* **SOURCE MATERIAL**
►

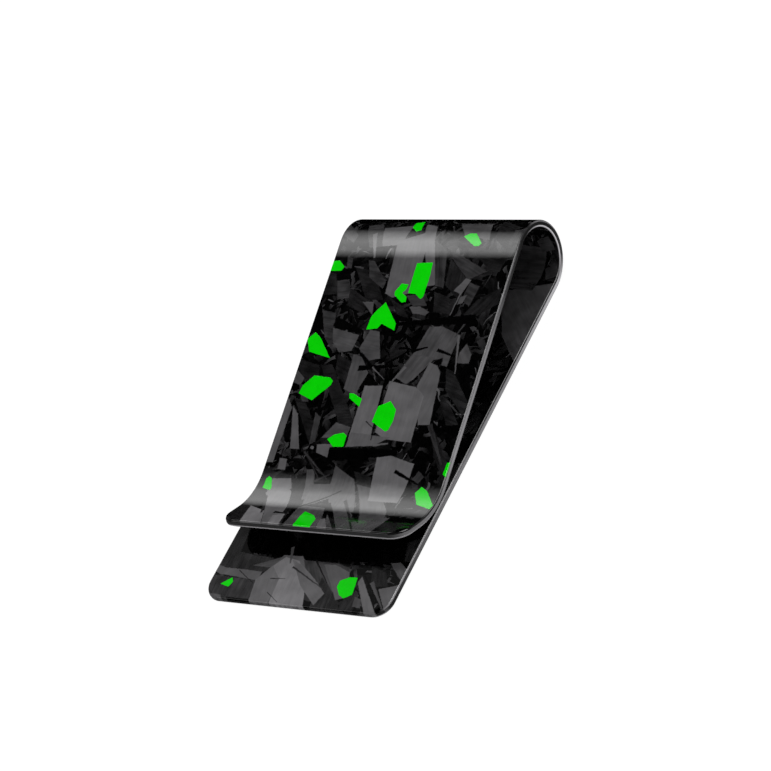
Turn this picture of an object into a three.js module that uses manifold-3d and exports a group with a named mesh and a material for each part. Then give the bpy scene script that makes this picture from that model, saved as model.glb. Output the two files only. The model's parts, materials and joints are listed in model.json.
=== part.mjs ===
// Money clip, in millimetres, +Z up: one springy strip of forged carbon, lying on its back leaf.
//
// The strip is folded once. Seen from the side it runs from the back leaf's tip along +Y, turns
// over through the round bow, comes back down as the front leaf until its heel all but touches
// the back leaf, and flares up again into a short lip that guides the notes in.
// The strip is moulded from three bonded plies, an outer skin, a core and an inner skin, and
// green flakes are inlaid flush with the skins. It flexes at the bow, so the plies are cut where
// the bow meets each leaf, and each of the three zones is a rigid piece on its own hinge.
//
// A place on the strip is given by its station, the developed length from the back leaf's tip
// along the mid-line, and by x across the strip. The outward side of the strip is the one that
// faces away from the notes.

import * as THREE from 'three';
import { mergeVertices } from 'three/addons/utils/BufferGeometryUtils.js';
import Module from 'manifold-3d';

const wasm = await Module();
wasm.setup();

// ---- Driving dimensions ----

const stripWidth = 25.4;
const stripThickness = 0.8;
const backLeafLength = 46.2;
const backCornerRadius = 2.2;
const bowRadius = 4.15;                                 // of the mid-line
const convergence = THREE.MathUtils.degToRad(13.9);     // of the front leaf towards the back leaf
const heelGap = 0.1;                                    // between the closed leaves
const lipBendRadius = 8.2;                              // of the mid-line
const lipTurn = THREE.MathUtils.degToRad(41.9);         // of the flared lip, away from the back leaf
const lipLength = 3.5;                                  // of the straight end past the bend
const lipCornerRadius = 2.0;

const skinThickness = 0.22;
const bondGap = 0.02;
const flakeThickness = 0.1;
const flakeClearance = 0.02;                            // round a flake and under it, in its pocket

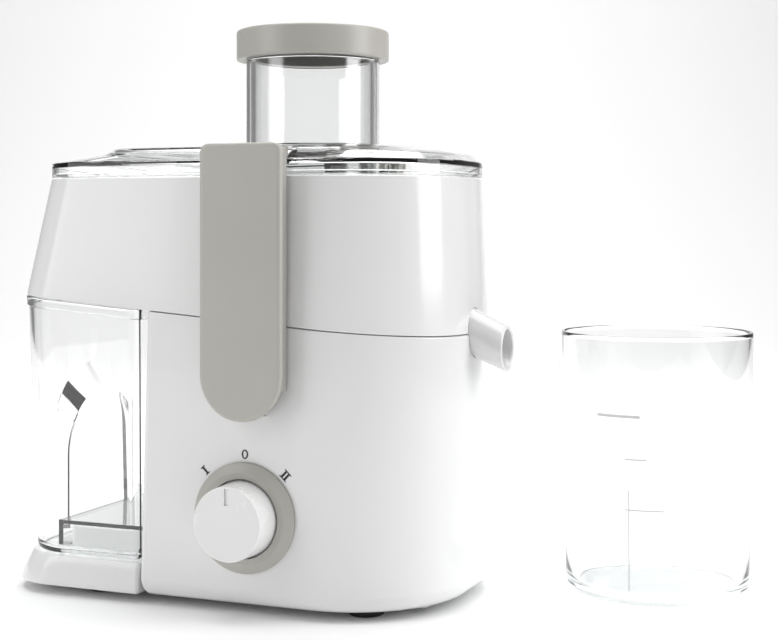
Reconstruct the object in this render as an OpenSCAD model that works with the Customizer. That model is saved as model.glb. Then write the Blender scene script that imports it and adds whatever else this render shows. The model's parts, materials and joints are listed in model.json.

◄

* **STATED TASK**
Scan the listing above for the word "this" and copy every line that holds it.

* **EXPECTED OUTPUT**
Turn this picture of an object into a three.js module that uses manifold-3d and exports a group with a named mesh and a material for each part. Then give the bpy scene script that makes this picture from that model, saved as model.glb. Output the two files only. The model's parts, materials and joints are listed in model.json.
Reconstruct the object in this render as an OpenSCAD model that works with the Customizer. That model is saved as model.glb. Then write the Blender scene script that imports it and adds whatever else this render shows. The model's parts, materials and joints are listed in model.json.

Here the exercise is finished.